* **GOAL**: The required output is a word-for-word copy of the lines from the line bearing "hole_r = hole_d / 2;" through the line bearing "obj.data.transform(world)", inclusive, and no other lines.

#### MATERIAL PROVIDED

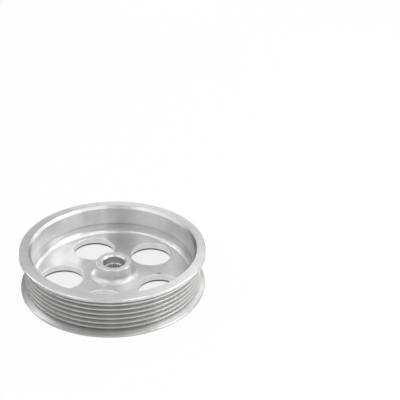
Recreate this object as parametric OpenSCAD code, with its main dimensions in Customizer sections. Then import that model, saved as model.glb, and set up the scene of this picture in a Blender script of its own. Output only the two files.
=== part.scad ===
// One-piece multi-groove belt pulley turned from aluminium bar.
// A flanged rim carries V grooves, a web with round lightening holes closes one end,
// and a short hub with a serrated bore stands inside the open cup.
// Sizes in millimetres. +Z runs along the bore axis, from the flat outer face to the open mouth.

/* [Rim] */
// Outside diameter of both belt flanges
flange_d = 132; // [128:0.5:150]
// Width of the flange edge at the open mouth
mouth_edge_w = 2.2; // [1:0.1:6]
// Width of the flange edge at the outer face
face_edge_w = 1.3; // [0.8:0.1:4]
// Chamfer on the outer corner at the mouth
mouth_edge_break = 0.5; // [0.2:0.05:0.7]
// Chamfer on the other three flange corners
edge_break = 0.3; // [0.1:0.05:0.5]

/* [Belt grooves] */
// Number of V grooves
groove_count = 7; // [4:1:10]
// Distance between groove centres
groove_pitch = 3.56; // [3.5:0.01:4]
// Included angle of each groove
groove_angle = 40; // [34:1:42]
// Diameter over the ribs between the grooves
rib_d = 125.6; // [122:0.1:126.5]
// Depth of a groove below the rib tops
groove_depth = 2.6; // [2:0.1:2.9]
// Radius at the bottom of a groove
groove_root_r = 0.4; // [0.2:0.05:0.5]
// Radius on the corners of a rib
rib_tip_r = 0.3; // [0.1:0.05:0.35]

/* [Cup] */
// Thickness of the rim wall behind the groove bottoms
rim_wall_t = 2.8; // [2:0.1:5]
// Chamfer round the inside of the mouth
mouth_chamfer = 1.8; // [0.5:0.1:2.5]
// Depth of the line round the cup wall, from the mouth
wall_line_depth = 15; // [6:0.5:18]
// How much deeper the wall is cut below that line
wall_line_step = 0.5; // [0.1:0.05:0.6]
// Fillet between the cup wall and the web
wall_fillet_r = 3.9; // [1:0.1:4.4]

/* [Web] */
// Thickness of the web
web_t = 5; // [3:0.1:8]
// Depth of the shallow recess in the outer face
face_recess = 1.3; // [0.3:0.1:2]
// Width of the flat land left round the recess
face_land_w = 7.4; // [4:0.1:10]
// Fillet in the corner of the recess
recess_fillet_r = 0.5; // [0.1:0.05:0.8]

/* [Lightening holes] */
// Number of holes
hole_count = 5; // [3:1:6]
// Hole diameter
hole_d = 30.8; // [10:0.2:31.4]
// Diameter of the circle through the hole centres
hole_circle_d = 74; // [72:0.5:78]
// Chamfer on both ends of each hole
hole_chamfer = 0.4; // [0.1:0.1:1]

/* [Hub] */
// Outside diameter of the hub
hub_d = 25.2; // [22:0.2:30]
// Height of the hub above the web
hub_h = 10.1; // [7.5:0.1:18]
// Chamfer round the hub's end
hub_chamfer = 0.5; // [0.2:0.1:1.2]
// Fillet between the hub and the web
hub_fillet_r = 5.5; // [1:0.5:6]

/* [Bore] */
// Diameter of the smooth pilot bore at the hub's end
pilot_d = 15.2; // [15.1:0.1:17]
// Depth from the hub's end to where the serrations have their full form
pilot_depth = 7.3; // [3:0.1:9]
// Chamfer at the mouth of the pilot bore
pilot_chamfer = 1.2; // [0.2:0.1:1.4]
// Number of serrations
serration_count = 36; // [24:1:36]
// Diameter over the bottoms of the serrations
serration_major_d = 14.9; // [14.5:0.1:15]
// Diameter inside the tips of the serrations
serration_minor_d = 13.7; // [13.5:0.1:14]
// Included angle of each serration space
serration_angle = 60; // [50:1:62]
// Width of the flat at the bottom of each serration space
serration_root_w = 0.24; // [0.1:0.02:0.3]
// Chamfer where the serrations meet the outer face
serration_chamfer = 0.9; // [0.3:0.1:1.2]

/* [Hidden] */

$fn = 144;
through = 1;
root_arc_steps = 6;
tip_arc_steps = 3;

flange_r = flange_d / 2;
rib_r = rib_d / 2;
groove_bottom_r = rib_r - groove_depth;
root_centre_r = groove_bottom_r + groove_root_r;
flank = groove_angle / 2;

// Half the width of a groove, measured along the axis at radius r
function groove_half_w(r) =
    groove_root_r * cos(flank) + (r - root_centre_r + groove_root_r * sin(flank)) * tan(flank);

outer_half_w = groove_half_w(flange_r);
height = mouth_edge_w + face_edge_w + 2 * outer_half_w + (groove_count - 1) * groove_pitch;

web_top = face_recess + web_t;
hub_top = web_top + hub_h;
hub_r = hub_d / 2;
pilot_r = pilot_d / 2;
major_r = serration_major_d / 2;
minor_r = serration_minor_d / 2;
// The pilot bore narrows to the serrations in a 45 degree cone
pilot_floor = hub_top - pilot_depth;
cone_top = pilot_floor + pilot_r - minor_r;
cup_r = groove_bottom_r - rim_wall_t;
lower_cup_r = cup_r + wall_line_step;
fillet_top = web_top + wall_fillet_r;
// The line never runs into the fillet at the foot of the wall
line_z = max(height - wall_line_depth, fillet_top + wall_line_step);
recess_r = flange_r - face_land_w;

// Height of the centre of groove i, counted from the mouth
function groove_z(i) = height - mouth_edge_w - outer_half_w - i * groove_pitch;

// Points on an arc of radius r about [x, z], from angle a to angle b
function arc(x, z, r, a, b, steps) =
    [for (k = [0 : steps]) let (t = a + (b - a) * k / steps) [x + r * cos(t), z + r * sin(t)]];

// Rounded bottom of groove i, from its upper flank to its lower one
function groove_root(i) =
    arc(root_centre_r, groove_z(i), groove_root_r, 90 + flank, 270 - flank, root_arc_steps);

// Rounded top of the rib that follows groove i
function rib_tip(i) =
    let (inset = groove_half_w(rib_r) + rib_tip_r * tan(45 - flank / 2))
    concat(
        arc(rib_r - rib_tip_r, groove_z(i) - inset, rib_tip_r, 90 - flank, 0, tip_arc_steps),
        arc(rib_r - rib_tip_r, groove_z(i + 1) + inset, rib_tip_r, 0, flank - 90, tip_arc_steps)
    );

// Outline of the belt face from the mouth down to the outer face.
// The first and last groove flanks run straight on to the flange edges.
belt_face = concat(
    [[flange_r - mouth_edge_break, height], [flange_r, height - mouth_edge_break]],
    [[flange_r, height - mouth_edge_w + edge_break]],
    [[flange_r - edge_break, height - mouth_edge_w - edge_break * tan(flank)]],
    [for (i = [0 : groove_count - 1])
        each concat(groove_root(i), i < groove_count - 1 ? rib_tip(i) : [])],
    [[flange_r - edge_break, face_edge_w + edge_break * tan(flank)]],
    [[flange_r, face_edge_w - edge_break], [flange_r, edge_break], [flange_r - edge_break, 0]]
);

// Solid half section between the axis and the belt face
module blank_section() {
    polygon(concat([[0, height]], belt_face, [[0, 0]]));
}

// Half section of the open cup round the hub
module cup_section() {
    difference() {
        polygon([
            [0, web_top], [lower_cup_r, web_top], [lower_cup_r, line_z - wall_line_step],
            [cup_r, line_z], [cup_r, height - mouth_chamfer],
            [cup_r + mouth_chamfer + through, height + through], [0, height + through]
        ]);
        hub_section();
        inside_corner([lower_cup_r, web_top], wall_fillet_r, [-1, 1]);
    }
}

// Half section of the hub with the fillet at its foot
module hub_section() {
    polygon([
        [0, web_top - through], [hub_r, web_top - through], [hub_r, hub_top - hub_chamfer],
        [hub_r - hub_chamfer, hub_top], [0, hub_top]
    ]);
    inside_corner([hub_r, web_top], hub_fillet_r, [1, 1]);
}

// Fillet of radius r that fills the corner at point p and opens towards the given side
module inside_corner(p, r, side) {
    translate(p)
        scale([side[0], side[1]])
            difference() {
                translate([-through, -through])
                    square(r + through);
                translate([r, r])
                    circle(r);
            }
}

// Half section of the shallow recess in the outer face
module recess_section() {
    difference() {
        translate([0, -through])
            square([recess_r, face_recess + through]);
        inside_corner([recess_r, face_recess], recess_fillet_r, [-1, -1]);
    }
}

// Half section of the bore: pilot, cone, serration tips and both mouth chamfers
module bore_section() {
    polygon([
        [0, face_recess - through], [minor_r + serration_chamfer + through, face_recess - through],
        [minor_r, face_recess + serration_chamfer], [minor_r, pilot_floor], [pilot_r, cone_top],
        [pilot_r, hub_top - pilot_chamfer], [pilot_r + pilot_chamfer + through, hub_top + through],
        [0, hub_top + through]
    ]);
}

// Everything that the lathe makes
module turned_body() {
    rotate_extrude()
        difference() {
            blank_section();
            cup_section();
            recess_section();
            bore_section();
        }
}

// Outline of the serration broach: one straight-sided space for each serration.
// Its inner points lie inside the bore, so that each tip keeps its round land.
module broach_outline() {
    inner_r = minor_r - through;
    root_half_w = serration_root_w / 2;
    inner_half_w = root_half_w + (major_r - inner_r) * tan(serration_angle / 2);
    for (i = [0 : serration_count - 1])
        rotate(i * 360 / serration_count)
            polygon([
                [inner_r, -inner_half_w], [major_r, -root_half_w],
                [major_r, root_half_w], [inner_r, inner_half_w]
            ]);
}

module serrations() {
    translate([0, 0, face_recess - through])
        linear_extrude(pilot_floor - face_recess + 2 * through)
            broach_outline();
}

// One lightening hole with a chamfer at each end
module lightening_hole() {
    hole_r = hole_d / 2;
    translate([0, 0, face_recess - through])
        cylinder(r = hole_r, h = web_t + 2 * through);
    translate([0, 0, face_recess - through])
        cylinder(r1 = hole_r + hole_chamfer + through, r2 = hole_r, h = hole_chamfer + through);
    translate([0, 0, web_top - hole_chamfer])
        cylinder(r1 = hole_r, r2 = hole_r + hole_chamfer + through, h = hole_chamfer + through);
}

module lightening_holes() {
    for (i = [0 : hole_count - 1])
        rotate(90 + i * 360 / hole_count)
            translate([hole_circle_d / 2, 0])
                lightening_hole();
}

module pulley() {
    color("silver")
        difference() {
            turned_body();
            serrations();
            lightening_holes();
        }
}

pulley();
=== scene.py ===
import math

import bmesh
import bpy
from mathutils import Matrix, Vector


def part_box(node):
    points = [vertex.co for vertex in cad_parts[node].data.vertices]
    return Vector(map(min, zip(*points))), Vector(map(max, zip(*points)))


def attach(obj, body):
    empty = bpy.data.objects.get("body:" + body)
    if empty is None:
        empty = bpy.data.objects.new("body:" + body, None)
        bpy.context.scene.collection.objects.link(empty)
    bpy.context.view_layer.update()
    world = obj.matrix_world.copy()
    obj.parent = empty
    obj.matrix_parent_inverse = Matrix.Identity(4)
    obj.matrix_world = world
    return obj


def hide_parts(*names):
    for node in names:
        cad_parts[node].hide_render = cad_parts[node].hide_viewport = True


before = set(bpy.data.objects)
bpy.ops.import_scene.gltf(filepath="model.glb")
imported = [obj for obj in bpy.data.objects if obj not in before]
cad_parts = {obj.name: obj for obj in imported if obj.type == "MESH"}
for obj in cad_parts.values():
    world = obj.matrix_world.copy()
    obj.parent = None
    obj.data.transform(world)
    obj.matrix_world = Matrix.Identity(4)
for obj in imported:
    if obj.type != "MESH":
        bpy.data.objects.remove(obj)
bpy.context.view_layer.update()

# Sizes of the turned pulley in millimetres. Radii are measured from the bore axis, heights from the outer
# face.
MM = 0.001
low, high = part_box("pulley")
flange_r = (high.x - low.x) / 2 / MM
height = (high.z - low.z) / MM
edge_break = 0.3
mouth_edge_w = 2.2
mouth_edge_break = 0.5
face_edge_w = 1.3

groove_count = 7
groove_pitch = 3.56
flank = math.radians(20)
rib_r = 62.8
groove_depth = 2.6
groove_root_r = 0.4
rib_tip_r = 0.3

cup_r = 57.4
mouth_chamfer = 1.8
wall_line_depth = 15
line_z = height - wall_line_depth
wall_line_step = 0.5
lower_cup_r = cup_r + wall_line_step
wall_fillet_r = 3.9

face_recess = 1.3
face_land_w = 7.4
recess_r = flange_r - face_land_w
recess_fillet_r = 0.5
web_t = 5
web_top = face_recess + web_t

hole_count = 5
hole_r = 15.4
hole_circle_r = 37
hole_chamfer = 0.4
first_hole = math.radians(90)

hub_r = 12.6
hub_h = 10.1
hub_top = web_top + hub_h
hub_chamfer = 0.5
hub_fillet_r = 5.5

pilot_r = 7.6
pilot_depth = 7.3
pilot_floor = hub_top - pilot_depth
pilot_chamfer = 1.2
serration_count = 36
serration_major_r = 7.45
serration_minor_r = 6.85
serration_half_angle = math.radians(30)
serration_root_w = 0.24
serration_chamfer = 0.9
# The pilot bore narrows to the serrations in a 45 degree cone
cone_top = pilot_floor + pilot_r - serration_minor_r

# How finely the lathe shapes are drawn
columns_per_serration = 10
columns = serration_count * columns_per_serration
hole_columns = 120
arc_step = math.radians(18)
# Corners that the lathe leaves sharp are rounded by this much, so that they catch the light
corner_r = 0.12
# Faces that meet at more than this angle keep a sharp edge
sharp_angle = math.radians(28)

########

* **WRITTEN ANSWER**:
    hole_r = hole_d / 2;
    translate([0, 0, face_recess - through])
        cylinder(r = hole_r, h = web_t + 2 * through);
    translate([0, 0, face_recess - through])
        cylinder(r1 = hole_r + hole_chamfer + through, r2 = hole_r, h = hole_chamfer + through);
    translate([0, 0, web_top - hole_chamfer])
        cylinder(r1 = hole_r, r2 = hole_r + hole_chamfer + through, h = hole_chamfer + through);
}

module lightening_holes() {
    for (i = [0 : hole_count - 1])
        rotate(90 + i * 360 / hole_count)
            translate([hole_circle_d / 2, 0])
                lightening_hole();
}

module pulley() {
    color("silver")
        difference() {
            turned_body();
            serrations();
            lightening_holes();
        }
}

pulley();
=== scene.py ===
import math

import bmesh
import bpy
from mathutils import Matrix, Vector


def part_box(node):
    points = [vertex.co for vertex in cad_parts[node].data.vertices]
    return Vector(map(min, zip(*points))), Vector(map(max, zip(*points)))


def attach(obj, body):
    empty = bpy.data.objects.get("body:" + body)
    if empty is None:
        empty = bpy.data.objects.new("body:" + body, None)
        bpy.context.scene.collection.objects.link(empty)
    bpy.context.view_layer.update()
    world = obj.matrix_world.copy()
    obj.parent = empty
    obj.matrix_parent_inverse = Matrix.Identity(4)
    obj.matrix_world = world
    return obj


def hide_parts(*names):
    for node in names:
        cad_parts[node].hide_render = cad_parts[node].hide_viewport = True


before = set(bpy.data.objects)
bpy.ops.import_scene.gltf(filepath="model.glb")
imported = [obj for obj in bpy.data.objects if obj not in before]
cad_parts = {obj.name: obj for obj in imported if obj.type == "MESH"}
for obj in cad_parts.values():
    world = obj.matrix_world.copy()
    obj.parent = None
    obj.data.transform(world)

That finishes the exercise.